#### TO DO:
Take the data below and copy exactly the lines starting at the one with "span = [station_at(FRONT, SIDE_LABEL_SHARES[1], SIDE_LABEL_TOP" and finishing at the one with "its imported frame.", both included.

--------------------------------

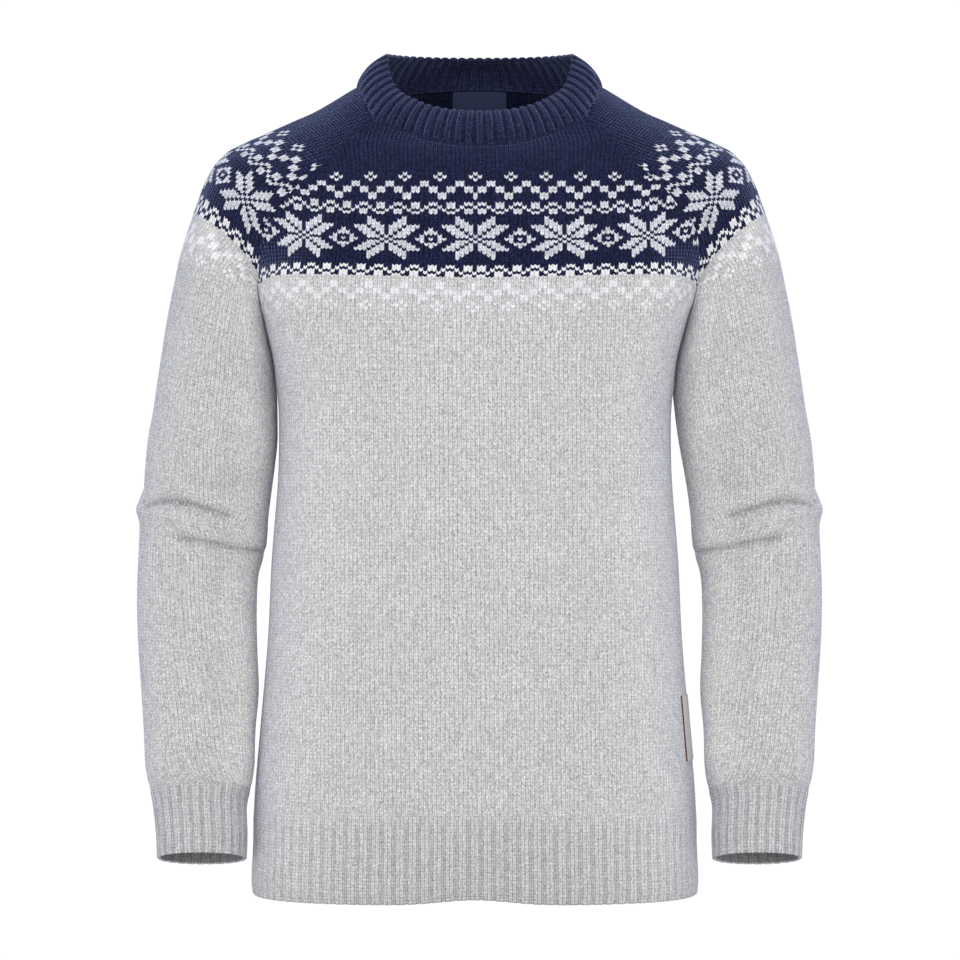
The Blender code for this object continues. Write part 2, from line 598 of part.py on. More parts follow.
def hem_sheet(face):
    """A hem rib, its columns at the ridges and grooves of the ribbing."""
    shares = even_shares(lambda c, t: panel_point(face, c, t), HEM_STATION + 1, 2 * HEM_RIBS)
    sheet = Sheet(len(HEM_ROWS), len(shares))
    for j, station in enumerate(HEM_ROWS):
        for i, c in enumerate(shares):
            t = HEM_STATION + station
            sheet.base[j, i] = panel_point(face, c, t)
            sheet.through[j, i] = unit(panel_normal(face, c, t) * (1.0, 1.0, RIB_PLUMB))
            if j > 0:
                sheet.relief[j, i] = RIB_CREST if i % 2 == 1 else -RIB_GROOVE
        for i in (0, -1):
            sheet.through[j, i] = unit(sheet.through[j, i] * (1.0, 0.0, 0.0))
            sheet.shift[j, i] = (0.0, SEAM_GAP / 2 * face, 0.0)
    return sheet


def cuff_sheet(side):
    """A cuff, closed to a tube, its columns at the ridges and grooves of the ribbing."""
    shares = even_shares(lambda c, t: sleeve_point(side, c, t), CUFF_STATION + 1, 2 * CUFF_RIBS)
    shares = shares[:-1]
    sheet = Sheet(len(CUFF_ROWS), len(shares))
    for j, station in enumerate(CUFF_ROWS):
        for i, c in enumerate(shares):
            t = CUFF_STATION + station
            sheet.base[j, i] = sleeve_point(side, c, t)
            sheet.through[j, i] = sleeve_normal(side, c, t)
            if j > 0:
                sheet.relief[j, i] = RIB_CREST if i % 2 == 1 else -RIB_GROOVE
        ends = sleeve_normal(side, -1.0, CUFF_STATION + station)
        ends = ends + sleeve_normal(side, 1.0, CUFF_STATION + station)
        sheet.through[j, 0] = unit(ends)
    return sheet


def cut_level(points, z):
    """Bring an edge to one level, so that the seam below it is even."""
    points[..., 2] = z
    return points


def cut_slope(points, z, y, slope):
    """Bring an edge of a sleeve to one plane, which rises towards the front."""
    points[..., 2] = z + (y - points[..., 1]) * slope
    return points


# ---------------------------------------------------------------- meshes
def shell(name, outer, inner, tube_from, finish, collection):
    """A closed wall between an outer and an inner grid; rows from tube_from on are rings."""
    rows, columns = outer.shape[:2]
    tube = tube_from == 0
    mesh = bmesh.new()
    grids = []
    for points in (outer, inner):
        grid = []
        for j in range(rows):
            row = [mesh.verts.new(points[j, i] * MM) for i in range(columns)]
            if tube_from is not None and j >= tube_from and not tube:
                mesh.verts.remove(row[-1])
                row[-1] = row[0]
            if tube:
                row.append(row[0])
            grid.append(row)
        grids.append(grid)
    last = columns if tube else columns - 1
    for grid in grids:
        for j in range(rows - 1):
            for i in range(last):
                mesh.faces.new((grid[j][i], grid[j][i + 1], grid[j + 1][i + 1], grid[j + 1][i]))
    out, back = grids
    for j in (0, rows - 1):
        for i in range(last):
            mesh.faces.new((out[j][i], out[j][i + 1], back[j][i + 1], back[j][i]))
    if not tube:
        open_rows = tube_from if tube_from is not None else rows - 1
        for i in (0, last):
            for j in range(open_rows):
                mesh.faces.new((out[j][i], out[j + 1][i], back[j + 1][i], back[j][i]))
    bmesh.ops.recalc_face_normals(mesh, faces=mesh.faces)
    data = bpy.data.meshes.new(name)
    mesh.to_mesh(data)
    mesh.free()
    data.polygons.foreach_set("use_smooth", [True] * len(data.polygons))
    colour, roughness = finish
    material = bpy.data.materials.new(f"{name}_finish")
    material.use_nodes = True
    shader = material.node_tree.nodes["Principled BSDF"]
    shader.inputs["Base Color"].default_value = colour
    shader.inputs["Roughness"].default_value = roughness
    data.materials.append(material)
    collection.objects.link(bpy.data.objects.new(name, data))


def read_grid(grid, c, t):
    """A value of a panel's grid at share c and station t, read between its points."""
    a = (c + 1) / 2 * PANEL_COLUMNS
    i, j = min(int(a), PANEL_COLUMNS - 1), min(int(t), len(grid) - 2)
    f, g = a - i, t - j
    return ((grid[j, i] * (1 - f) + grid[j, i + 1] * f) * (1 - g)
            + (grid[j + 1, i] * (1 - f) + grid[j + 1, i + 1] * f) * g)


def patch(points, normals, columns_at, span, near, far):
    """A label over a panel's own points, as two grids at two distances from them.

    columns_at gives the shares of the label's columns at a station, and span is its first and
    last station.
    """
    stations = [float(t) for t in range(int(span[0]) + 1, int(math.ceil(span[1])))]
    stations = [span[0]] + stations + [span[1]]
    grids = []
    for distance in (far, near):
        rows = []
        for t in stations:
            rows.append([read_grid(points, c, t) + distance * unit(read_grid(normals, c, t))
                         for c in columns_at(t)])
        grids.append(np.array(rows))
    return grids


def station_at(face, c, z):
    """The station at which a panel passes a height."""
    low, high = 0.0, float(BODY_END_STATION)
    for _ in range(SEARCH_STEPS):
        middle = (low + high) / 2
        if panel_point(face, c, middle)[2] > z:
            low = middle
        else:
            high = middle
    return low


def share_at(face, t, x):
    """The share of a panel's course at which it passes an X."""
    low, high = -1.0, 1.0
    for _ in range(SEARCH_STEPS):
        middle = (low + high) / 2
        if panel_point(face, middle, t)[0] < x:
            low = middle
        else:
            high = middle
    return low


def neck_label_columns(t):
    """Shares of the back panel's course at which the neck label's columns lie."""
    left, right = (share_at(BACK, t, x) for x in (-NECK_LABEL_HALF, NECK_LABEL_HALF))
    return np.linspace(left, right, NECK_LABEL_COLUMNS + 1)


def side_label_columns(t):
    """The side label's edges and the front panel's own columns between them."""
    front, back = SIDE_LABEL_SHARES
    shares = np.linspace(-1.0, 1.0, PANEL_COLUMNS + 1)
    return [front] + [c for c in shares if front < c < back] + [back]


def build():
    for thing in list(bpy.data.objects):
        bpy.data.objects.remove(thing, do_unlink=True)
    collection = bpy.data.collections.new("nordic_yoke_sweater")
    bpy.context.scene.collection.children.link(collection)
    grey, navy = (GREY, WOOL_ROUGHNESS), (NAVY, WOOL_ROUGHNESS)
    woven, leather = (LABEL_NAVY, LABEL_ROUGHNESS), (LEATHER, LEATHER_ROUGHNESS)

    sheets = {
        "front_panel": panel_sheet(FRONT), "back_panel": panel_sheet(BACK),
        "sleeve_right": sleeve_sheet(RIGHT), "sleeve_left": sleeve_sheet(LEFT),
    }
    foot, facing, up = set_neckline(sheets)
    seam_z = BODY_TABLE["z"][HEM_TOP]
    for name in ("front_panel", "back_panel"):
        sheet = sheets[name]
        outer, inner = sheet.outer(), sheet.inner(WALL)
        cut_level(outer[-1], seam_z + SEAM_GAP / 2)
        cut_level(inner[-1], seam_z + SEAM_GAP / 2)
        shell(name, outer, inner, None, grey, collection)
    cuff_y, cuff_z = ARM_TABLE["i_y"][CUFF_TOP], ARM_TABLE["i_z"][CUFF_TOP]
    slope = ARM_TABLE["rise"][CUFF_TOP] / HANDLE_TO_BULGE / ARM_TABLE["front"][CUFF_TOP]
    for name in ("sleeve_right", "sleeve_left"):
        sheet = sheets[name]
        outer, inner = sheet.outer(), sheet.inner(WALL)
        cut_slope(outer[-1], cuff_z + SEAM_GAP / 2, cuff_y, slope)
        cut_slope(inner[-1], cuff_z + SEAM_GAP / 2, cuff_y, slope)
        shell(name, outer, inner, UNDERARM, grey, collection)
    for name, side in (("cuff_right", RIGHT), ("cuff_left", LEFT)):
        sheet = cuff_sheet(side)
        outer, inner = sheet.outer(), sheet.inner(WALL)
        cut_slope(outer[0], cuff_z - SEAM_GAP / 2, cuff_y, slope)
        cut_slope(inner[0], cuff_z - SEAM_GAP / 2, cuff_y, slope)
        shell(name, outer, inner, 0, grey, collection)
    for name, face in (("hem_rib_front", FRONT), ("hem_rib_back", BACK)):
        sheet = hem_sheet(face)
        outer, inner = sheet.outer(), sheet.inner(WALL)
        cut_level(outer[0], seam_z - SEAM_GAP / 2)
        cut_level(inner[0], seam_z - SEAM_GAP / 2)
        shell(name, outer, inner, None, grey, collection)
    band = neckband_sheet(foot, facing, up)
    shell("neckband", band.outer(), band.inner(BAND_WALL), 0, navy, collection)

    back = sheets["back_panel"]
    span = (NECK_LABEL_TOP_STATION, station_at(BACK, 0.0, NECK_LABEL_BOTTOM))
    grids = patch(back.inner(WALL), -back.through, neck_label_columns, span,
                  NECK_LABEL_GAP, NECK_LABEL_GAP + NECK_LABEL_THICK)
    shell("neck_label", grids[0], grids[1], None, woven, collection)
    front = sheets["front_panel"]
    span = [station_at(FRONT, SIDE_LABEL_SHARES[1], SIDE_LABEL_TOP - drop)
            for drop in (0.0, SIDE_LABEL_HEIGHT)]
    grids = patch(front.outer(), front.through, side_label_columns, span,
                  SIDE_LABEL_GAP, SIDE_LABEL_GAP + SIDE_LABEL_THICK)
    shell("side_label", grids[0], grids[1], None, leather, collection)


build()
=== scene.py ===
"""A raglan yoke sweater in heather wool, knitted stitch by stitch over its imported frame.

Each piece of the garment is a grid whose lines are the wales and courses of the knitting, so a
motif of the yoke is made of real stitches, and its ribs are real ridges. The form is worked out
from the same tables as the solids. Lengths in the tables are in millimetres and angles in
degrees; MM turns them into the metres of the frame. +X is the wearer's left and -Y the front.
"""

import logging
import math
from dataclasses import dataclass, field
from enum import Enum
from typing import Callable

import bmesh
import bpy
import numpy as np
from mathutils import Matrix, Vector


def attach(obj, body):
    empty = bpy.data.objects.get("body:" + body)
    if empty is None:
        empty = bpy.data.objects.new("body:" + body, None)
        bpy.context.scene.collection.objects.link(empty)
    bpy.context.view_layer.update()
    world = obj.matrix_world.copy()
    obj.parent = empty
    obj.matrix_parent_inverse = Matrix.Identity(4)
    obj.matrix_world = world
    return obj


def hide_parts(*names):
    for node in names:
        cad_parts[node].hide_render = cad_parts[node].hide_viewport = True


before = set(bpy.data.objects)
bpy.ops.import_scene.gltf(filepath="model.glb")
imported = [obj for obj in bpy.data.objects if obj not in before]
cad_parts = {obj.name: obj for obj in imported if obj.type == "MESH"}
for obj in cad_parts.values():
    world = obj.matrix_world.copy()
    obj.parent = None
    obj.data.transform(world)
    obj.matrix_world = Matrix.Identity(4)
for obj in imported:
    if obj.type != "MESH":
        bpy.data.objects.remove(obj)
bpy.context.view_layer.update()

MM = 0.001
BODY = "root"
LOG = logging.getLogger("sweater")
Array = np.ndarray
Material = bpy.types.Material
Socket = bpy.types.NodeSocket
Thing = bpy.types.Object


# ------------------------------------------------------------------ tables and curves
class Table:
    """A short table with named columns, read as smooth curves between its rows."""

    def __init__(self, columns: str, *rows: tuple[float, ...]) -> None:
        """Keep the rows.

        Args:
            columns: The names of the columns, with spaces between them.
            *rows: One tuple of numbers for each station.
        """
        self.names = columns.split()
        self.values = np.array(rows, float)
        ahead = np.diff(self.values, axis=0)
        self.slopes = np.concatenate((ahead[:1], (ahead[1:] + ahead[:-1]) / 2, ahead[-1:]))
        self.last = len(rows) - 1

    def at(self, name: str, t: Array) -> Array:
        """Read one column.

        Args:
            name: The column's name.
            t: Stations, which may lie between two rows.

        Returns:
            The column's values there.
        """
        column = self.names.index(name)
        i = np.clip(np.floor(t).astype(int), 0, self.last - 1)
        f = t - i
        a, b = self.values[i, column], self.values[i + 1, column]
        slope_a, slope_b = self.slopes[i, column], self.slopes[i + 1, column]
        return (a * (2 * f**3 - 3 * f**2 + 1) + slope_a * (f**3 - 2 * f**2 + f)
                + b * (3 * f**2 - 2 * f**3) + slope_b * (f**3 - f**2))

    def point(self, x: str, y: str, z: str, t: Array) -> Array:
        """Read three columns as points."""
        return np.stack((self.at(x, t), self.at(y, t), self.at(z, t)), axis=-1)

    def ending(self, name: str) -> float:
        """One column's value in the last row."""
        return self.values[-1, self.names.index(name)]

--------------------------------

#### SOLUTION:
    span = [station_at(FRONT, SIDE_LABEL_SHARES[1], SIDE_LABEL_TOP - drop)
            for drop in (0.0, SIDE_LABEL_HEIGHT)]
    grids = patch(front.outer(), front.through, side_label_columns, span,
                  SIDE_LABEL_GAP, SIDE_LABEL_GAP + SIDE_LABEL_THICK)
    shell("side_label", grids[0], grids[1], None, leather, collection)


build()
=== scene.py ===
"""A raglan yoke sweater in heather wool, knitted stitch by stitch over its imported frame.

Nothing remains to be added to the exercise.